Reproduce precisely the lines between the start of the data below and the line with "leafless_share = 0.3", both included.

## BEGIN

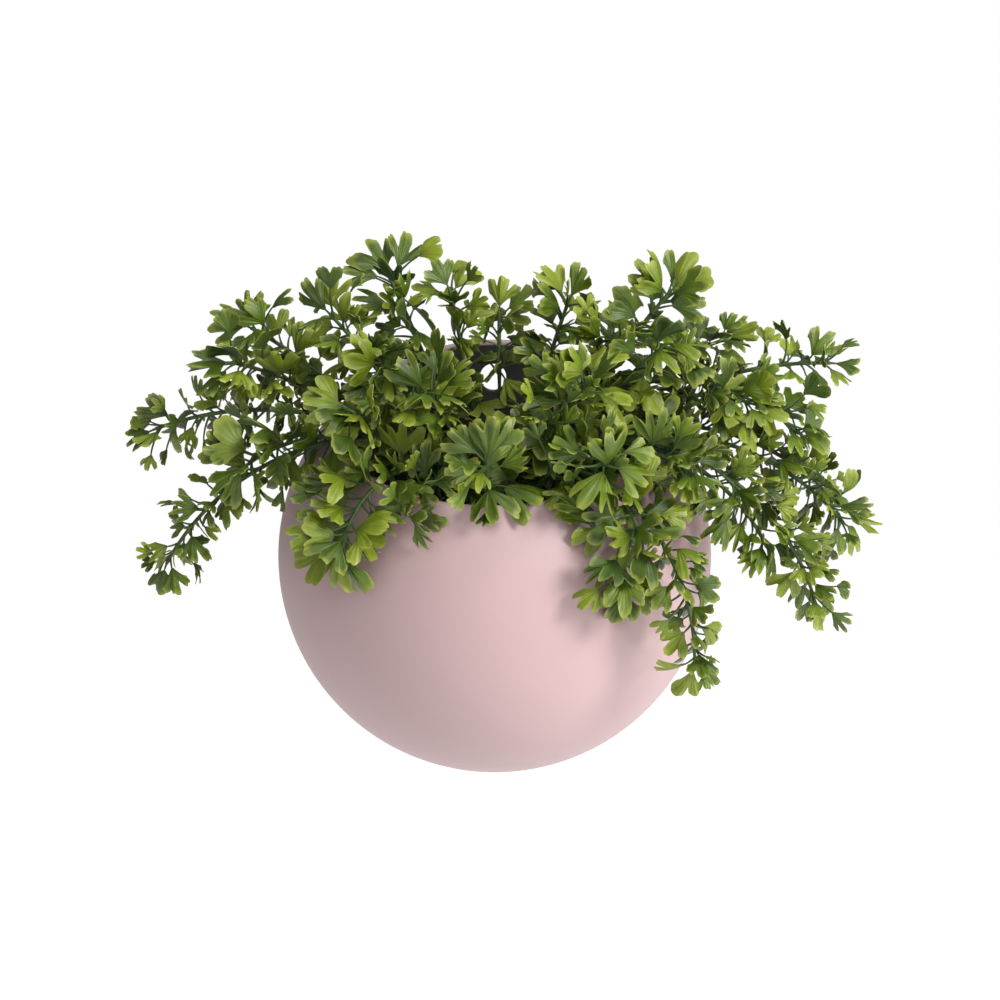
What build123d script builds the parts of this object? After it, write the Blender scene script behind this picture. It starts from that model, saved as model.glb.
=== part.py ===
from build123d import *
import os
from itertools import product
from math import atan2, cos, radians, sin, sqrt
from random import Random

# A half globe of ceramic that hangs flat on a wall, with a slanted mouth and a bush of plastic sprigs.
# Millimetres, +Z up. The wall is the plane y = 0, the planter stands out towards -Y, and the origin is
# where the axis of the hanging hole meets the wall.

# The ceramic shell
globe_radius = 100.0
wall = 5.0
back_plate = 6.0
plate_above_mouth = 23.0
mouth_tilt = radians(26.5)
hole_radius = 6.0
hole_below_top = 17.0
hole_round = 0.8
back_edge_round = 1.0
plate_edge_round = 2.0

# The foam block and the holes that the stems stand in
foam_below_mouth = 34.0
foam_side_gap = 4.0
foam_gap = 0.5
foam_edge_round = 3.0
hole_pitch = 8.5
hole_row_pitch = 7.4
holes_each_side = 5
rows_each_side = 4
peg_depth = 8.0

# One sprig, whose bent stem is made of short straight runs
stem_radius = 1.1
stem_run = 12.0
fewest_runs = 3
petiole_radius = 0.6
leaf_thickness = 0.8
leaf_half_angle = 52.0
leaf_notch = 0.74
leaf_foot = 0.06
lobes = 3
petiole_share = 0.38
petiole_spread = 2.0
end_petiole = 3.0
petiole_grip = 0.25
petiole_foot = 0.45
leaf_least = 0.82
leaf_most = 1.05
leafless_share = 0.3

# How the leaves stand: the side that the bush opens to, how far a leaf may turn from it, and how the pairs
# follow each other down a stem
open_side = (0.0, -0.6, 0.8)
leaf_facing = (0.0, -0.75, 0.45)
facing_outward = 0.5
facing_spread = 0.4
facing_spread_step = 0.1
side_swing = 0.3
swing_step = 0.12
first_pair_step = 0.3
pair_step = 0.45
pair_step_growth = 0.13
pair_opening = 42.0
pair_opening_growth = 7.0
pair_opening_most = 65.0

# Room that the plant keeps to the pot and the wall on its way out, to the fingers that reach down behind its
# stems to lift it out, and between its sprigs
stem_clearance = 2.6
leaf_clearance = 1.5
wall_clearance = 3.0
finger_room = 27.0
finger_room_half_width = 72.0
stem_gap = 3.3
leaf_gap = 2.3
blade_gap = 1.7
sample_pitch = 2.1

# How the stems lean: the hole that a sprig takes, and how its stem crosses the mouth
hole_across_share = 0.20
hole_out_share = 0.30
hole_down_share = 0.10
usual_out = 68.0
usual_up = 62.0
rise_over_lip = 5.0
rise_step = 1.5
upright_margin = 30.0
crossing_share = 0.8
first_heading_share = 0.6
holes_tried = 5
rises_tried = 16
leaf_tries = 24
petiole_samples = (0.45, 0.75)
near_enough = 0.01

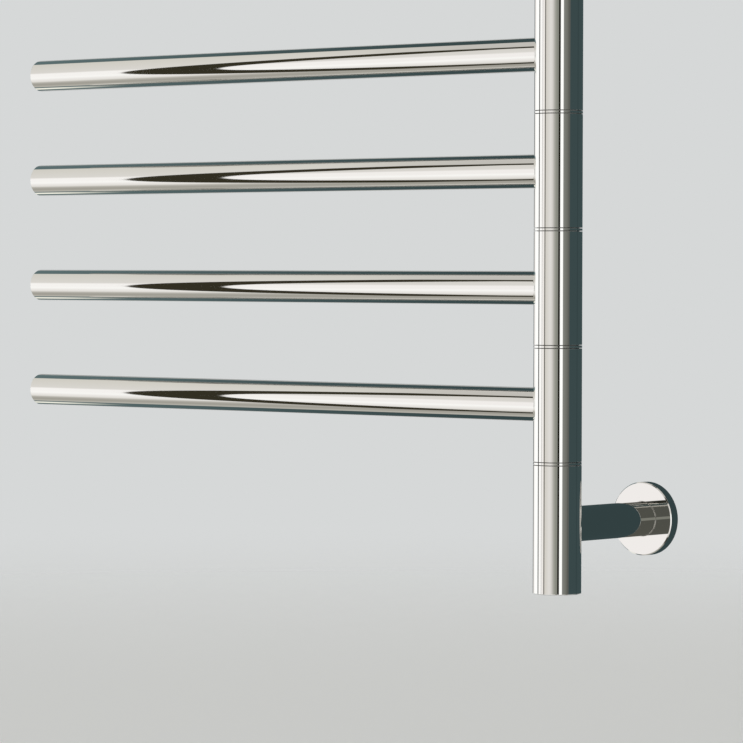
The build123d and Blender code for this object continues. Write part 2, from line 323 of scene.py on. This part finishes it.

## END

* ANSWER *
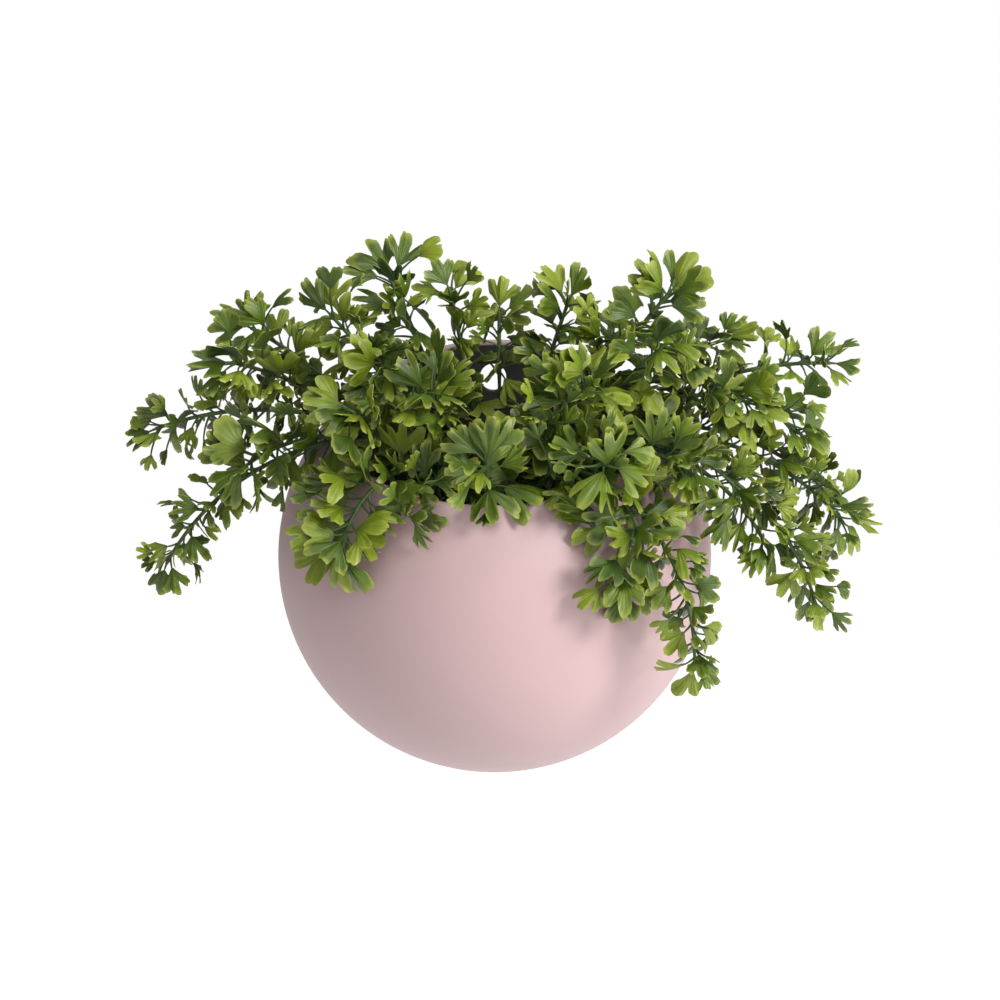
What build123d script builds the parts of this object? After it, write the Blender scene script behind this picture. It starts from that model, saved as model.glb.
=== part.py ===
from build123d import *
import os
from itertools import product
from math import atan2, cos, radians, sin, sqrt
from random import Random

# A half globe of ceramic that hangs flat on a wall, with a slanted mouth and a bush of plastic sprigs.
# Millimetres, +Z up. The wall is the plane y = 0, the planter stands out towards -Y, and the origin is
# where the axis of the hanging hole meets the wall.

# The ceramic shell
globe_radius = 100.0
wall = 5.0
back_plate = 6.0
plate_above_mouth = 23.0
mouth_tilt = radians(26.5)
hole_radius = 6.0
hole_below_top = 17.0
hole_round = 0.8
back_edge_round = 1.0
plate_edge_round = 2.0

# The foam block and the holes that the stems stand in
foam_below_mouth = 34.0
foam_side_gap = 4.0
foam_gap = 0.5
foam_edge_round = 3.0
hole_pitch = 8.5
hole_row_pitch = 7.4
holes_each_side = 5
rows_each_side = 4
peg_depth = 8.0

# One sprig, whose bent stem is made of short straight runs
stem_radius = 1.1
stem_run = 12.0
fewest_runs = 3
petiole_radius = 0.6
leaf_thickness = 0.8
leaf_half_angle = 52.0
leaf_notch = 0.74
leaf_foot = 0.06
lobes = 3
petiole_share = 0.38
petiole_spread = 2.0
end_petiole = 3.0
petiole_grip = 0.25
petiole_foot = 0.45
leaf_least = 0.82
leaf_most = 1.05
leafless_share = 0.3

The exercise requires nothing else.